Ripercussioni enormi ricadrebbero a livello politico, sociale e anche economico sui Paesi occidentali, che dovrebbero assorbire gran parte di queste persone.
La stessa BCE, però, sostiene che:
I vantaggi di un’azione tempestiva superano i costi iniziali nel medio e lungo termine, anche come risultato dei guadagni d’efficienza energetica per le società e dei prezzi dell’energia più bassi in generale.
I risultati mostrano anche che per le imprese e le banche più esposte ai rischi climatici (che in mancanza di azioni concrete si concentrerebbero in determinate aree del pianeta) l’impatto sarebbe potenzialmente molto significativo.

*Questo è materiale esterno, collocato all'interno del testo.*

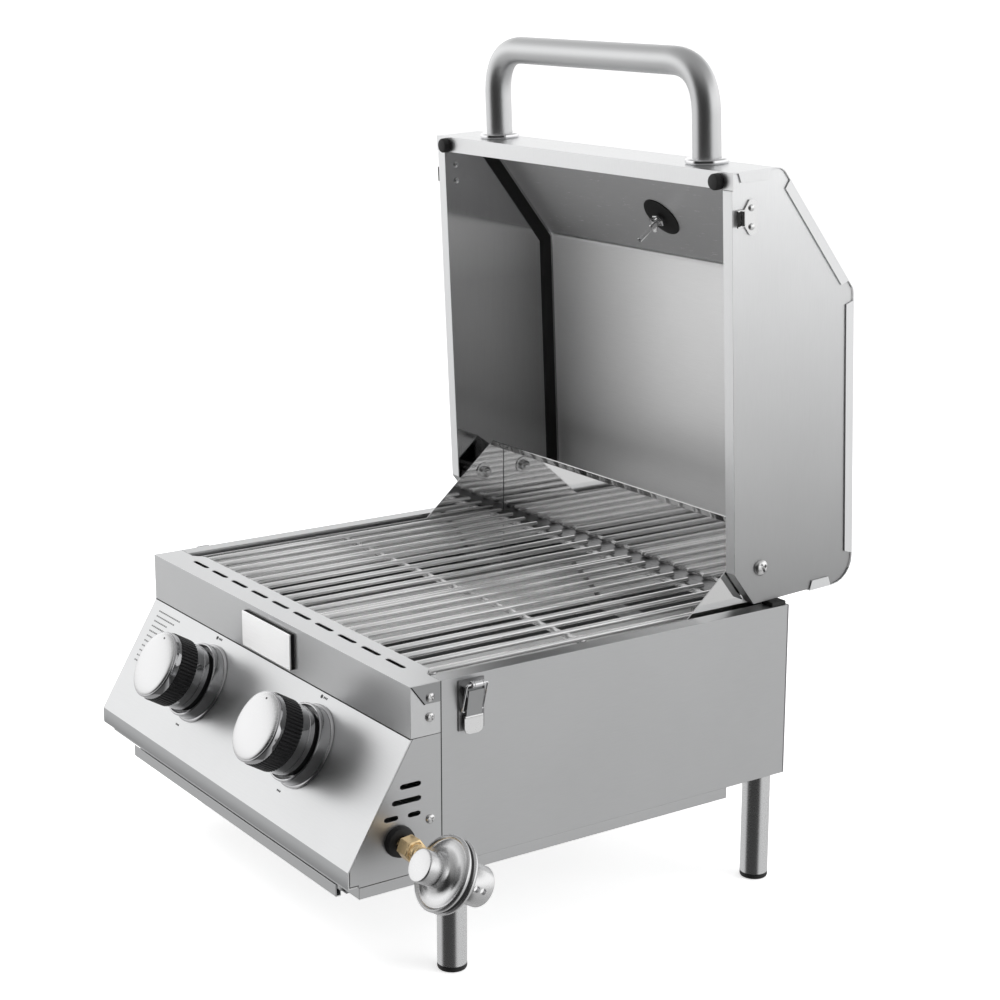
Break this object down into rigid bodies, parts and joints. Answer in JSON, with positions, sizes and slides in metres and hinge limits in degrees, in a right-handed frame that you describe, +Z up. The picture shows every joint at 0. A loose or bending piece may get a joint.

In particolare, per quanto riguarda il nostro Continente, il rischio fisico sarebbero quello di avere più inondazioni nei Paesi del nord-Europa e stress termico e più incendi per quelli del sud, area alla quale appartiene ovviamente la nostra Italia. E più si ritarda nell’intervenire e più saranno devastanti gli impatti che questa situazione si porterà conseguentemente dietro.
Il cambiamento climatico rappresenta, quindi, una delle principali fonti di rischio sistemico, in particolare per le banche con portafogli concentrati in determinati settori economici e specifiche aree geografiche. Un rischio che ovviamente – per evitare una nuova devastante crisi economica che si rifletterebbe su tutto il sistema – nessuno ha davvero voglia di correre. Insomma, come si diceva all’inizio, se non lo si vuole fare per le generazioni future o per la sopravvivenza del nostro pianeta e del suo delicato ecosistema, lo si faccia almeno per il proprio portafogli.
Una motivazione, questa, che di solito convince anche il più convinto dei negazionisti.